_Instructions to follow_: Look at each line of the records and count those with "down" in them. Please answer with the count alone.

_Extracted data_:
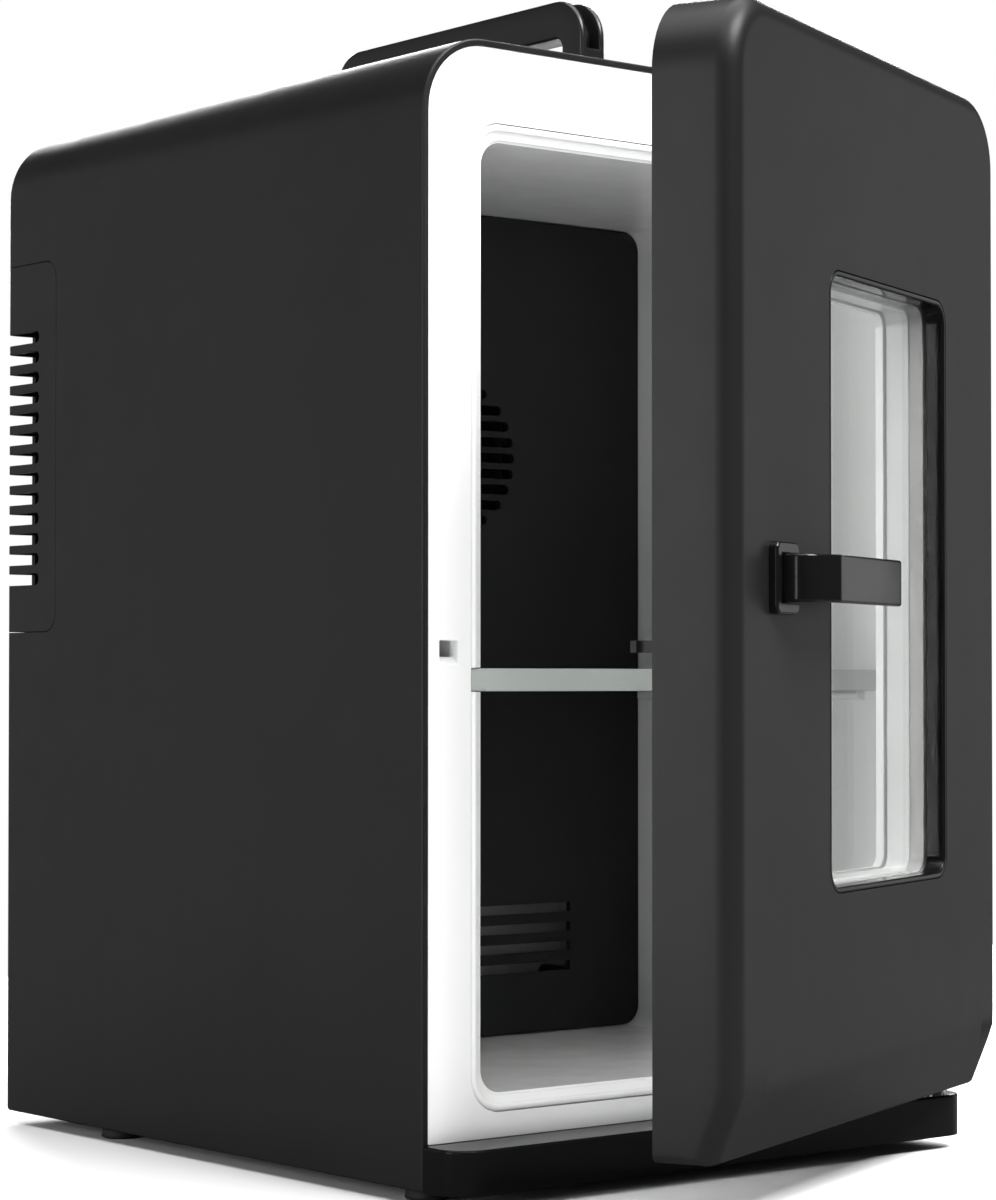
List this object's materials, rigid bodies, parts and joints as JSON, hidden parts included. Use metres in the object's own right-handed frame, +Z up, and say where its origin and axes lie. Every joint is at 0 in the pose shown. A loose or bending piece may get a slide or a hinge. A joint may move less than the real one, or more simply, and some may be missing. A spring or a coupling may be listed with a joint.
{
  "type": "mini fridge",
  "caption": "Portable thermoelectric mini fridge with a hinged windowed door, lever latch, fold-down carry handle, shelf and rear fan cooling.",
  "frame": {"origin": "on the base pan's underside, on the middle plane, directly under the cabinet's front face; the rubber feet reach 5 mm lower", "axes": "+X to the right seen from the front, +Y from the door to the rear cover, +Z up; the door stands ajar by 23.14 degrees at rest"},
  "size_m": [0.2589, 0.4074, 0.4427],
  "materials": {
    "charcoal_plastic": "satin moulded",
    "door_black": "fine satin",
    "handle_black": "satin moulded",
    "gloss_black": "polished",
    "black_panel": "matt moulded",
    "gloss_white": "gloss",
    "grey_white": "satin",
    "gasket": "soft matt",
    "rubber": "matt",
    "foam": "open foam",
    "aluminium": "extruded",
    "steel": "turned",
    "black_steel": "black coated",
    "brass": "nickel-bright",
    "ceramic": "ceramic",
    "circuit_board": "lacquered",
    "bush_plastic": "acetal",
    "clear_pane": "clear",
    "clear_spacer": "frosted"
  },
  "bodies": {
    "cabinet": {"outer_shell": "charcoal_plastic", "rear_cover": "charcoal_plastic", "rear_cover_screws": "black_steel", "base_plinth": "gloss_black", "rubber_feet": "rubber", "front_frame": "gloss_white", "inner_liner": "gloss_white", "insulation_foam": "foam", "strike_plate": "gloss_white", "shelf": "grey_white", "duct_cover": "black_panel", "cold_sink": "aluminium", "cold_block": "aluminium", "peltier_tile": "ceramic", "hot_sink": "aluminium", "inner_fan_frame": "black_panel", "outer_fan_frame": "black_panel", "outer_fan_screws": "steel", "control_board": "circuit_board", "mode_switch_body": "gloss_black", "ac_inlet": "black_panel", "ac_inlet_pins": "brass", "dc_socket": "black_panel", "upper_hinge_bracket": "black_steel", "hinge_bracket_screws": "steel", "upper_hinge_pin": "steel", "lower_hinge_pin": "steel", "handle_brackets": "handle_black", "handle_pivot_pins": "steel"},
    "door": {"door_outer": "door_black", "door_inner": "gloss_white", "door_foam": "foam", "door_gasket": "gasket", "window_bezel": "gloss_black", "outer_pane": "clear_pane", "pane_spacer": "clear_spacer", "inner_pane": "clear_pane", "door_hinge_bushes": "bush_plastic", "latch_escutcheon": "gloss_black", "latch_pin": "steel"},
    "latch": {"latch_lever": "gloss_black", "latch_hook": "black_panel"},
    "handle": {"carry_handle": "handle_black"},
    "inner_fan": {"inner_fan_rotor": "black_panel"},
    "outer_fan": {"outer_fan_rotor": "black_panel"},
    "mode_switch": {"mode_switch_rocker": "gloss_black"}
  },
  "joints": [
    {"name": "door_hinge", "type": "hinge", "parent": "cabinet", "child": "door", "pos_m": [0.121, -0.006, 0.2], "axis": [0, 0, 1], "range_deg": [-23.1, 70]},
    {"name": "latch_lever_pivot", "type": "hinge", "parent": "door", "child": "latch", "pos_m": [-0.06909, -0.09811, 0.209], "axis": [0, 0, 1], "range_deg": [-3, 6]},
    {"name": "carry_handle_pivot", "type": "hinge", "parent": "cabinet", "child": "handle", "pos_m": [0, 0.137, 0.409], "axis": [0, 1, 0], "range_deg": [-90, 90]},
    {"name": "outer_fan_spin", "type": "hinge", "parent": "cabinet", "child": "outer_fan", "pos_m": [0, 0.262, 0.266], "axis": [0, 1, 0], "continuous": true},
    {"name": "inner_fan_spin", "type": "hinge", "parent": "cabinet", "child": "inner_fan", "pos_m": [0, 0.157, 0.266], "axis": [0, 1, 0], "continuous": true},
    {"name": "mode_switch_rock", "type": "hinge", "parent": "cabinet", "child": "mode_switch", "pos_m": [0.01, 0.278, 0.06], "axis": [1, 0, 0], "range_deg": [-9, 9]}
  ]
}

==

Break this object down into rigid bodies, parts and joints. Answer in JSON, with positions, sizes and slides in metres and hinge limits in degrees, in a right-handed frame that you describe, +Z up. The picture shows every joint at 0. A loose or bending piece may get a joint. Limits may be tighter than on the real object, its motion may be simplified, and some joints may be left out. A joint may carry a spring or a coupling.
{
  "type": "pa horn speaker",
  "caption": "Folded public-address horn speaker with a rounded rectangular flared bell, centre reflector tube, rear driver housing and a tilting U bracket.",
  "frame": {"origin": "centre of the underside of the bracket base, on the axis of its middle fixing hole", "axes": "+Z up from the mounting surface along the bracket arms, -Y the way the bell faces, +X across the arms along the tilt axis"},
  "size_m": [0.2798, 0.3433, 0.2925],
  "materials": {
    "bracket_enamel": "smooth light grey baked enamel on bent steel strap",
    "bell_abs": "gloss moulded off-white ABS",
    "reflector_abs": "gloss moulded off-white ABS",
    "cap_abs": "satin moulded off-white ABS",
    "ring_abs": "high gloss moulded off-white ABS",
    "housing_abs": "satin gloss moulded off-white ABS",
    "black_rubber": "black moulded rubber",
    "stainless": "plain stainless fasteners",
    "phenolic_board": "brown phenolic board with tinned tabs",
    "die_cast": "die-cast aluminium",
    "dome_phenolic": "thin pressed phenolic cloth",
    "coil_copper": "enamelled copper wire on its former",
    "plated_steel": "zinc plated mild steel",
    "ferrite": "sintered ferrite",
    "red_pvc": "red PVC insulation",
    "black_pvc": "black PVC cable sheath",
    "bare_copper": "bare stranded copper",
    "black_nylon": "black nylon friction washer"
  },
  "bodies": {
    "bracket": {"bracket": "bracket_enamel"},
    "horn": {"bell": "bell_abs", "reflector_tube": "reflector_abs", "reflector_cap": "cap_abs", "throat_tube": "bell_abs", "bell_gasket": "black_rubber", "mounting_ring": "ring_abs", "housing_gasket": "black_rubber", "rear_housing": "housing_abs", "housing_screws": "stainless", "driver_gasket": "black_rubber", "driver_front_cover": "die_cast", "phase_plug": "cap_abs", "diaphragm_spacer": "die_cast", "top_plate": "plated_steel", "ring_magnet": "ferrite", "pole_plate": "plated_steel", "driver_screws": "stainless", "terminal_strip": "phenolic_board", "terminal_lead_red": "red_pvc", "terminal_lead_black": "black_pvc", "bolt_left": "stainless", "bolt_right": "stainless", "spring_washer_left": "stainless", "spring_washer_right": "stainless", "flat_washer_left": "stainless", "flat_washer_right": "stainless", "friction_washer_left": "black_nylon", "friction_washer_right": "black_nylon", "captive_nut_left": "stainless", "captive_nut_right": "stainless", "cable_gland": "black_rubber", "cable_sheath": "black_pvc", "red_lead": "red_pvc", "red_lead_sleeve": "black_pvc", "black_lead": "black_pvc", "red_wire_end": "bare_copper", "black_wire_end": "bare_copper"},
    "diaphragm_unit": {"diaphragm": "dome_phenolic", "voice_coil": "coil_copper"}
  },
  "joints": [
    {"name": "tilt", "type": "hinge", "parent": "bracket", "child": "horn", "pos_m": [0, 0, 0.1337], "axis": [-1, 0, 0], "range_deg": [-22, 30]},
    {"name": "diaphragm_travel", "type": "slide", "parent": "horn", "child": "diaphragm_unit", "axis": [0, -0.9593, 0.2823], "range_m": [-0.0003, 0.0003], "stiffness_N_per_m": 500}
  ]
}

--

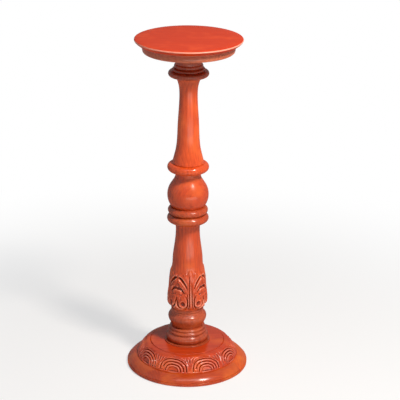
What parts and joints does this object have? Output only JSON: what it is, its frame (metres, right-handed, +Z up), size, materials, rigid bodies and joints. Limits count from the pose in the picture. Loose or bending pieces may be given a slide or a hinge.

_Finished task_: 2